- [Dataset excerpt]
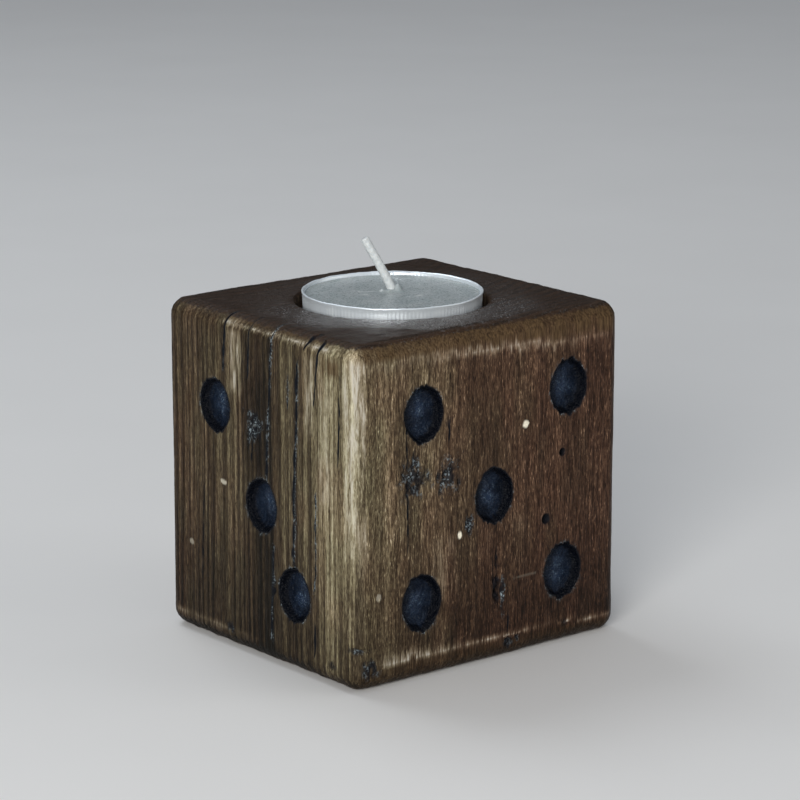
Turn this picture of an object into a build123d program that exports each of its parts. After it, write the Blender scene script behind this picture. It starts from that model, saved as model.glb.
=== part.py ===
"""Tealight holder shaped as a die, with its tealight.

A block of old timber, grain upright, with its edges rounded over by hand. Twenty shallow pips are drilled
into five of its faces and lined with black paint. The sixth face, on top, has a wide blind bore in place of
a single pip, and the tealight stands in it: a thin pressed cup, the wax, its wick and the wick's steel foot.

Frame: origin at the middle of the block's underside, +Z up, the face of five pips towards -Y and the face
of three towards -X. Opposite faces add up to seven.
"""

import os

from build123d import *

# --- driving dimensions, mm -----------------------------------------------------------------------------

block_width = 70.5  # along X
block_depth = 64.0  # along Y, a little narrower than it is wide
block_height = 70.5
upright_edge_radius = 4.0
top_edge_radius = 3.4
bottom_edge_radius = 3.6

bore_radius = 20.0  # a 40 mm flat-bottomed drill
bore_depth = 13.6
bore_lip_radius = 0.6
spur_mark_radius = 1.3  # left by the drill's centre point
spur_mark_depth = 0.9

pip_rim_radius = 5.1
pip_floor_radius = 4.75
pip_depth = 2.4
paint_thickness = 0.25

cup_height = 15.5
cup_rim_radius = 18.8
cup_floor_radius = 17.9
cup_corner_radius = 1.6
cup_thickness = 0.2
bead_radius = 0.35  # the edge rolled outwards round the cup's mouth

wax_below_rim = 1.1
wax_gap = 0.05  # the wax shrinks off the cup as it sets
wax_collar_radius = 1.9  # wax drawn up round the foot of the wick
wax_collar_top_radius = 1.05
wax_collar_height = 0.8

wick_radius = 0.92
wick_place = (2.5, 3.2)  # the wick stands a little off the middle
wick_rise = 1.0  # height above the wax at which it starts to lean
wick_lean = (-4.3, 3.45, 9.6)  # from that bend to the tip
wick_bend_radius = 2.5

foot_radius = 6.5
foot_thickness = 0.25
neck_radius = 1.4
neck_height = 3.5

# --- places worked out from them ------------------------------------------------------------------------

cup_base = block_height - bore_depth
cup_top = cup_base + cup_height
cup_wall_top_radius = cup_rim_radius - 2 * bead_radius + cup_thickness  # flush inside with the rolled edge
wax_base = cup_base + cup_thickness
wax_top = cup_top - wax_below_rim

mid_height = block_height / 2
half_width = block_width / 2
half_depth = block_depth / 2

# Each face of the die as a plane whose X runs to the right and whose Y runs up, seen from outside.
front = Plane(origin=(0, -half_depth, 0), x_dir=(1, 0, 0), z_dir=(0, -1, 0))
left = Plane(origin=(-half_width, 0, 0), x_dir=(0, -1, 0), z_dir=(-1, 0, 0))
back = Plane(origin=(0, half_depth, 0), x_dir=(-1, 0, 0), z_dir=(0, 1, 0))
right = Plane(origin=(half_width, 0, 0), x_dir=(0, 1, 0), z_dir=(1, 0, 0))
underside = Plane(origin=(0, 0, 0), x_dir=(1, 0, 0), z_dir=(0, 0, -1))

# The pips are drilled by eye, so the faces of three and five are slightly uneven.
pip_step = 17.5  # from a face's middle to its outer pips
pips = {
    "pips_two": (back, [(-pip_step, mid_height - pip_step), (pip_step, mid_height + pip_step)]),
    "pips_three": (left, [(-14.2, 50.7), (1.4, 32.7), (12.2, 16.3)]),
    "pips_four": (right, [(x, mid_height + z) for x in (-pip_step, pip_step) for z in (-pip_step, pip_step)]),
    "pips_five": (front, [(-17.8, 55.0), (20.2, 54.9), (0.6, 35.2), (-18.3, 16.3), (19.2, 15.9)]),
    "pips_six": (underside, [(x, y) for x in (-pip_step, pip_step) for y in (-pip_step, 0, pip_step)]),
}

standing = (Align.CENTER, Align.CENTER, Align.MIN)
sunk = (Align.CENTER, Align.CENTER, Align.MAX)  # into the face that it is placed on


# --- the block and the paint in its pips ----------------------------------------------------------------

with BuildPart() as wood_block:
    with BuildSketch():
        Rectangle(block_width, block_depth)
    extrude(amount=block_height)
    fillet(wood_block.edges().filter_by(Axis.Z), upright_edge_radius)
    fillet(wood_block.faces().sort_by(Axis.Z)[-1].edges(), top_edge_radius)
    fillet(wood_block.faces().sort_by(Axis.Z)[0].edges(), bottom_edge_radius)
    with Locations((0, 0, block_height)):
        Hole(bore_radius, bore_depth)
    fillet(wood_block.faces().sort_by(Axis.Z)[-1].edges().filter_by(GeomType.CIRCLE), bore_lip_radius)
    with Locations((0, 0, cup_base)):
        Cone(0.05, spur_mark_radius, spur_mark_depth, align=sunk, mode=Mode.SUBTRACT)
    for face, centres in pips.values():
        with Locations(face):
            with Locations(*centres):
                Cone(pip_floor_radius, pip_rim_radius, pip_depth, align=sunk, mode=Mode.SUBTRACT)


def paint_linings(face, centres):
    """The black paint in one face's pips: a thin dish in each recess."""
    with BuildPart() as linings:
        with Locations(face):
            with Locations(*centres):
                Cone(pip_floor_radius, pip_rim_radius, pip_depth, align=sunk)
                Cone(
                    pip_floor_radius - paint_thickness,
                    pip_rim_radius - paint_thickness,
                    pip_depth - paint_thickness,
                    align=sunk,
                    mode=Mode.SUBTRACT,
                )
    return linings


# --- the tealight ---------------------------------------------------------------------------------------

with BuildPart() as tealight_cup:
    with BuildSketch(Plane.XZ):
        with BuildLine():
            wall_foot = (cup_floor_radius, cup_base)
            wall_head = (cup_wall_top_radius, cup_top - bead_radius)
            FilletPolyline((0, cup_base), wall_foot, wall_head, radius=cup_corner_radius)
            offset(amount=-cup_thickness, side=Side.LEFT)
        make_face()
        with Locations((cup_rim_radius - bead_radius, cup_top - bead_radius)):
            Circle(bead_radius)
    revolve(axis=Axis.Z)

with BuildPart() as wick_sustainer:
    with Locations((*wick_place, wax_base)):
        Cylinder(foot_radius, foot_thickness, align=standing)
        Cylinder(neck_radius, neck_height, align=standing)
        foot_and_neck = wick_sustainer.part.solid()
        Cylinder(wick_radius, neck_height, align=standing, mode=Mode.SUBTRACT)

with BuildPart() as wick:
    with BuildLine():
        bend = Vector(*wick_place, wax_top + wick_rise)
        FilletPolyline((*wick_place, wax_base), bend, bend + Vector(*wick_lean), radius=wick_bend_radius)
    with BuildSketch(Plane.XY.offset(wax_base)):
        with Locations(wick_place):
            Circle(wick_radius)
    sweep()

with BuildPart() as wax:
    with BuildSketch(Plane.XZ):
        with BuildLine():
            draft = (cup_wall_top_radius - cup_floor_radius) / (cup_height - bead_radius)
            inner_foot = cup_floor_radius - cup_thickness - wax_gap
            inner_head = inner_foot + draft * (cup_height - cup_thickness - wax_below_rim)
            edge = FilletPolyline(
                (0, wax_base), (inner_foot, wax_base), (inner_head, wax_top), radius=cup_corner_radius
            )
            Polyline(edge @ 1, (0, wax_top), (0, wax_base))
        make_face()
    revolve(axis=Axis.Z)
    with Locations((*wick_place, wax_top)):
        Cone(wax_collar_radius, wax_collar_top_radius, wax_collar_height, align=standing)
    add(foot_and_neck, mode=Mode.SUBTRACT)
    add(wick.part, mode=Mode.SUBTRACT)


# --- one STEP for each piece ----------------------------------------------------------------------------

pieces = {
    "wood_block": wood_block,
    **{name: paint_linings(*drilling) for name, drilling in pips.items()},
    "tealight_cup": tealight_cup,
    "wax": wax,
    "wick": wick,
    "wick_sustainer": wick_sustainer,
}

os.makedirs("parts", exist_ok=True)
for name, piece in pieces.items():
    piece.part.label = name
    export_step(piece.part, f"parts/{name}.step")
    print(f"{name}: {len(piece.solids())} solids, {piece.part.volume:.1f} mm3")
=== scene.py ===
"""The looks of a tealight holder shaped as a die: weathered timber, black pips and a fluted tealight.

Meshes are worked out in millimetres on the frame's own axes, and become metres as each piece is made. The
block's skin is three flat sheets of triangles, for its sides unrolled into one strip, its top and its
underside, and the rings of its bore. Their points are pushed in or out along the surface's outward direction.
"""

from math import pi, tau
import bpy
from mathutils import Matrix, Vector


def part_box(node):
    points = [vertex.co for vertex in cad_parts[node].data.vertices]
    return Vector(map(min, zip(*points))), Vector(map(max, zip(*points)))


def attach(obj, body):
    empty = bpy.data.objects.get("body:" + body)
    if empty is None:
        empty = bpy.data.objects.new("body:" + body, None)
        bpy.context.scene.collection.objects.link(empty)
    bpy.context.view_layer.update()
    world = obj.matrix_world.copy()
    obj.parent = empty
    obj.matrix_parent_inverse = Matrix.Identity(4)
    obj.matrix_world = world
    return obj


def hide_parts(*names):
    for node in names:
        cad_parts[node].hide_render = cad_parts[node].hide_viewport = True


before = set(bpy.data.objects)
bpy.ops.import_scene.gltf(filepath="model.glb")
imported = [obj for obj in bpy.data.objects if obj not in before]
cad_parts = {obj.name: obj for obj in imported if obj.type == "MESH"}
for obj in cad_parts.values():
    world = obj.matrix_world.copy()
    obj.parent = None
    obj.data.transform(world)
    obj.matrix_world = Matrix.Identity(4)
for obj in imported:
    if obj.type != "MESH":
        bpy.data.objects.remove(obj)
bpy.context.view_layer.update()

from types import SimpleNamespace

import bmesh
import bpy
import numpy as np
from mathutils import Vector
from mathutils.geometry import delaunay_2d_cdt

MM = 0.001


def cad_box(node):
    """The lowest and highest corners of a CAD node, in millimetres."""
    low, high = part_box(node)
    return np.array(low) / MM, np.array(high) / MM


# --- sizes, mm, as the CAD has them ---

WIDTH, DEPTH, HEIGHT = cad_box("wood_block")[1] - cad_box("wood_block")[0]
UPRIGHT_RADIUS = 4.0
TOP_RADIUS = 3.4
BOTTOM_RADIUS = 3.6

BORE_RADIUS = 20.0
BORE_LIP = 0.6
BORE_FLOOR = cad_box("tealight_cup")[0][2]
SPUR_RADIUS = 1.3
SPUR_DEPTH = 0.9

PIP_RADIUS = 5.1
PIP_FLOOR_RADIUS = 4.75
PIP_DEPTH = 2.4

CUP_LOW, CUP_HIGH = cad_box("tealight_cup")
CUP_BASE, CUP_TOP = CUP_LOW[2], CUP_HIGH[2]
CUP_RIM_RADIUS = CUP_HIGH[0]
CUP_FLOOR_RADIUS = 17.9
CUP_CORNER = 1.6
CUP_SKIN = 0.2
CUP_BEAD = 0.35

WAX_TOP = CUP_TOP - 1.1
WAX_BASE = cad_box("wax")[0][2] + 0.18  # clear of the rings pressed into the cup's floor
WAX_RADIUS = cad_box("wax")[1][0]

WICK_LOW, WICK_HIGH = cad_box("wick")
WICK_RADIUS = 0.92
WICK_FOOT = np.array([WICK_HIGH[0] - WICK_RADIUS, WICK_LOW[1] + WICK_RADIUS])
WICK_LEAN = np.array([-4.3, 3.45, 9.6])

# --- sizes of the wood's grain and of the meshes, mm ---

PITH = (-14.0, 118.0)  # the tree's middle, well beyond the back
RING_PITCH = 2.1

# Points on the block's skin lie closer together across the grain than along it.
ACROSS_GRAIN = 0.44
ALONG_GRAIN = 1.1
END_GRAIN_STEP = 0.7
SPLIT_STEP = 0.5
GOUGE_STEP = 0.22
SPOT_STEP = 0.2

PIP_STEPS = 84  # points round each ring of a pip
PIP_CLEARING = 2.1  # from a pip's rim out to the nearest point that isn't its own
PIP_SLOPE = 1.7  # how far a pip's floor slopes down from the foot of its wall
PIP_SEED = 100
CLEANER_PIPS = 5  # the back's two and the left face's three, which come first, are drilled cleaner
HOLE_STEPS = 18
BORE_STEPS = 200
FLUTES = 144
FLUTE_STEPS = 4


# --- noise and curves ---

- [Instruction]
Retype, in the same exact form, the lines of the material above from the line holding "# --- one STEP" through the line holding "bpy.data.objects.remove(obj)".

- [Written answer]
# --- one STEP for each piece ----------------------------------------------------------------------------

pieces = {
    "wood_block": wood_block,
    **{name: paint_linings(*drilling) for name, drilling in pips.items()},
    "tealight_cup": tealight_cup,
    "wax": wax,
    "wick": wick,
    "wick_sustainer": wick_sustainer,
}

os.makedirs("parts", exist_ok=True)
for name, piece in pieces.items():
    piece.part.label = name
    export_step(piece.part, f"parts/{name}.step")
    print(f"{name}: {len(piece.solids())} solids, {piece.part.volume:.1f} mm3")
=== scene.py ===
"""The looks of a tealight holder shaped as a die: weathered timber, black pips and a fluted tealight.

Meshes are worked out in millimetres on the frame's own axes, and become metres as each piece is made. The
block's skin is three flat sheets of triangles, for its sides unrolled into one strip, its top and its
underside, and the rings of its bore. Their points are pushed in or out along the surface's outward direction.
"""

from math import pi, tau
import bpy
from mathutils import Matrix, Vector


def part_box(node):
    points = [vertex.co for vertex in cad_parts[node].data.vertices]
    return Vector(map(min, zip(*points))), Vector(map(max, zip(*points)))


def attach(obj, body):
    empty = bpy.data.objects.get("body:" + body)
    if empty is None:
        empty = bpy.data.objects.new("body:" + body, None)
        bpy.context.scene.collection.objects.link(empty)
    bpy.context.view_layer.update()
    world = obj.matrix_world.copy()
    obj.parent = empty
    obj.matrix_parent_inverse = Matrix.Identity(4)
    obj.matrix_world = world
    return obj


def hide_parts(*names):
    for node in names:
        cad_parts[node].hide_render = cad_parts[node].hide_viewport = True


before = set(bpy.data.objects)
bpy.ops.import_scene.gltf(filepath="model.glb")
imported = [obj for obj in bpy.data.objects if obj not in before]
cad_parts = {obj.name: obj for obj in imported if obj.type == "MESH"}
for obj in cad_parts.values():
    world = obj.matrix_world.copy()
    obj.parent = None
    obj.data.transform(world)
    obj.matrix_world = Matrix.Identity(4)
for obj in imported:
    if obj.type != "MESH":
        bpy.data.objects.remove(obj)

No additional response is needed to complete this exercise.